Much of his program is based on what’s taught to law enforcement officers within Santa Rosa police and Sonoma County Sheriff’s Office. It includes the U.S. Department of Homeland Security’s “Run, Hide, Fight” response model, as well as features of a privately developed training approach called ALICE, meaning Alert, Lockdown, Inform, Counter and Evacuate.

He’ll talk about the difference between hiding for concealment and hiding for cover - behind walls or objects that might offer protection from ammunition and about assessing escape routes or choosing potential weapons.

But largely, Parman wants participants to think ahead about the need to switch their brains into fight-or-flight survival mode in a crisis and never give up.

“The mind is a very powerful thing, and you can tap into it to give yourself a better shot at survival,” he said.

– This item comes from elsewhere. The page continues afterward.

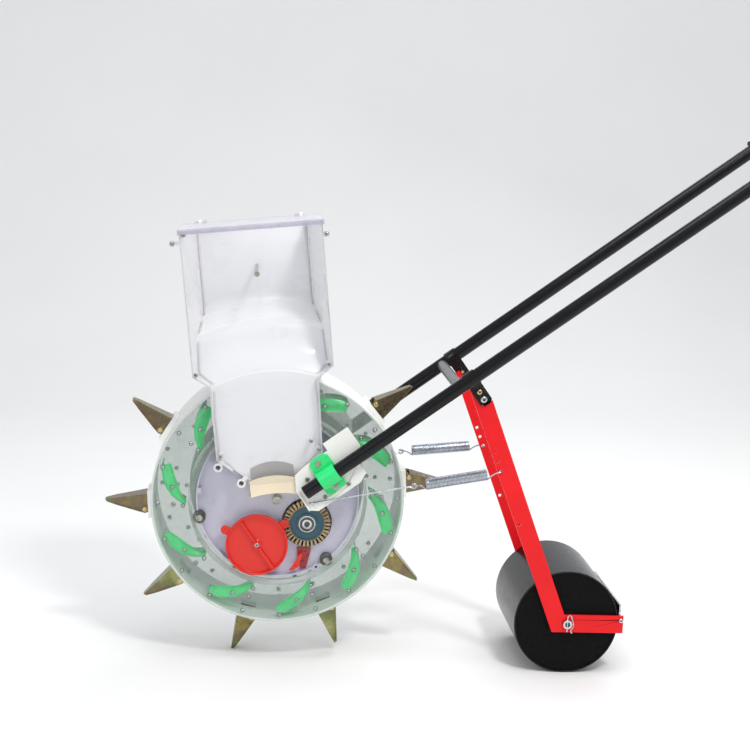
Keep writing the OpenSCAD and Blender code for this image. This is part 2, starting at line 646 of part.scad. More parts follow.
// Wire rods and springs run on the outer side of the arms
rod_y = -112;
rod_a = [57, 5.7];
spring_l = [[243, 43.5], [241, 56.5]];
module wire(p, q, r) {
    d = q - p;
    translate([p[0], 0, p[1]]) rotate([0, 90 - atan2(d[1], d[0]), 0]) cylinder(r = r, h = norm(d));
}
module rod_side(e) translate([0, rod_y, 0]) {
    wire(rod_a, e, 1.8);
    at(rod_a) sphere(r = 1.8);
    at(e) sphere(r = 1.8);
    at(rod_a) ycyl(1.8, 0, 10);
    at(e) rotate([0, 0, 0]) ycyl(1.8, -4.5, 4.5);
}
module spring_rods() color([0.7, 0.72, 0.74]) place() {
    rod_side(spring_l[0]);
    mirror([0, 1, 0]) rod_side(spring_l[1]);
}
module spring_side(e) let (d = (hook - e) / norm(hook - e)) translate([0, rod_y - 1.5, 0]) {
    difference() {
        wire(e + 22 * d, hook - 26 * d, 10.4);
        wire(e + 20 * d, hook - 24 * d, 7.9);
    }
    wire(e + 4 * d, e + 22.6 * d, 1.2);
    wire(hook - 27 * d, hook, 1.2);
    at(hook) sphere(r = 1.7);
    translate([e[0] + 22 * d[0], 0, e[1] + 22 * d[1]]) rotate([0, 90 - atan2(d[1], d[0]), 0]) cylinder(r = 9.6, h = 1.2);
    translate([hook[0] - 27.2 * d[0], 0, hook[1] - 27.2 * d[1]]) rotate([0, 90 - atan2(d[1], d[0]), 0])
        cylinder(r = 9.6, h = 1.2);
    at(hook) ycyl(1.2, 0, 16);
}
module springs() color([0.6, 0.64, 0.68]) place() {
    spring_side(spring_l[0]);
    mirror([0, 1, 0]) spring_side(spring_l[1]);
}

wheel_front_plate();
wheel_rear_plate();
wheel_rim();
ring_gear();
seed_chutes();
wheel_screw_set();
duckbill_sockets();
duckbill_shells();
duckbill_pins();
flap_01();
flap_02();
flap_03();
flap_04();
flap_05();
flap_06();
flap_07();
flap_08();
flap_09();
flap_10();
core_housing();
core_rear();
core_bolts();
guide_roller_1();
guide_roller_2();
guide_roller_3();
seed_outlet();
meter_cap();
cap_screw();
metering_roller();
metering_gear();
brush_gear();
brush_disc();
brush_bearing();
brush_bristles();
seed_guard();
guard_lever();
hopper_shell();
hopper_panel();
hopper_screws();
hopper_stay();
hopper_lid();
handle_tubes();
handle_grips();
crossbar();
tube_clamps();
clamp_bolts();
handle_brackets();
bracket_screws();
straps();
strap_bolts();
pivot_bolts();
roller_arms();
scraper_bars();
scraper_blade();
roller_axle();
axle_clips();
roller_shell();
roller_ends();
spring_rods();
springs();
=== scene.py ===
"""Looks of the push seeder: materials and finer pieces round the frozen CAD frame, then stage and light."""

import json
import math
import random

import bmesh
import bpy
from mathutils import Matrix, Vector


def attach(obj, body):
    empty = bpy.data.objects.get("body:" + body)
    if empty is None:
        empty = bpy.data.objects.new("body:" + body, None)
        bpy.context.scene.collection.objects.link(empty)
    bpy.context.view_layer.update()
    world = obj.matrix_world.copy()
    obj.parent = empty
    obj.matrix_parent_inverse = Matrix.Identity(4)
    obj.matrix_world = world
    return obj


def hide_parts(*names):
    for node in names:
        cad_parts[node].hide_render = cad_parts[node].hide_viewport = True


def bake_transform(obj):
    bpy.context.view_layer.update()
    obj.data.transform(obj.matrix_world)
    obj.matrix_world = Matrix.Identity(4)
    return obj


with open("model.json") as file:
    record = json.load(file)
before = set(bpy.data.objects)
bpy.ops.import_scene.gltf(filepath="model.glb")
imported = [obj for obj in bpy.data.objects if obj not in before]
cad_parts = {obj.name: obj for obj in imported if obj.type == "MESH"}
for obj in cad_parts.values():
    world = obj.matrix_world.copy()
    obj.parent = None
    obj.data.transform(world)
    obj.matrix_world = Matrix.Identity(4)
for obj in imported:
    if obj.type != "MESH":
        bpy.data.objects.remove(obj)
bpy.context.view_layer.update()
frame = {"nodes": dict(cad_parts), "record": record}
nodes = frame["nodes"]
rng = random.Random(7)
OX, OZ = -0.3414, 0.3103          # the wheel axle in the row frame is at (OX, 0, OZ)
SMOOTH = math.radians(38)         # edges sharper than this stay sharp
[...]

Parman also will provide time for three Sonoma County people to describe their own experiences as survivors of the deadliest shooting in U.S. history two years ago in Las Vegas, when 58 people died and 422 were shot and wounded during the Harvest music festival. Two are from the world of law enforcement, but Parman said their stories reveal the points at which all three understood the severity of the threat and the lengths to which they had to go to survive it.

“This is information and people’s experiences being presented in a way that people can take something from it,” he said.

There appears to be an appetite for it. The Sonoma County Sheriff’s Office and Sonoma County Office of Education plan a similar training session in September and already close to 200 people have signed up.

One of the benefits of training is participants have to contemplate the possibility that they could be caught in the line of fire at some point, said Sonoma County Sheriff’s Sgt. Sean Jones, who oversees the department’s SWAT team. Should you then find yourself in such a situation, you don’t have to start there, at “square one,” trying to process what is happening, and should be able to react more quickly as a result.

“It’s not a tactical training, and it’s not a drill. It’s essentially mindset training - an options-based training expanding on the run, hide-fight-idea,” Jones said.

Parman has had a preoccupation with mass shootings that stems, in part, from his own experience as a young Alameda County sheriff’s deputy, when an area gangster arrived at the county fair one night in 1998 and opened fire.

“I saw 10 people shot in front of me, and I couldn’t do anything about it, and I had a gun, and I was in uniform,” Parman recalled.

The victims included several small children. None died and the shooter was tackled and arrested, but the experience “left a heavy imprint on me,” said Parman, who has made a study of the nation’s mass shootings since.

Professionally, after close to two decades in law enforcement, he spent more than five years as director of investigations for the Graton Resort and Casino in Rohnert Park before striking out with a partner as a consultant, working fraud risk management and consulting in the highly regulated areas of gaming and legal cannabis.

Recently, he added active shooter training in response to what he saw as a growing need. Epicenter, already a client, is one of the companies for which he has provided it, and it’s where he trained 22 people from the leadership and management staff earlier this year.

General Manager Ryan Porter is also a longtime friend and said he and Parman have often talked about the necessity in a crisis situation “to just steel your mind and be determined.”

“The training isn’t about becoming an expert, where you’re going to become a ninja and stop it,” Porter said.

“The point is to learn some basics, like to be a difference maker, and a difference maker can be knowing which direction to go and be someone who says ‘Follow me.’?”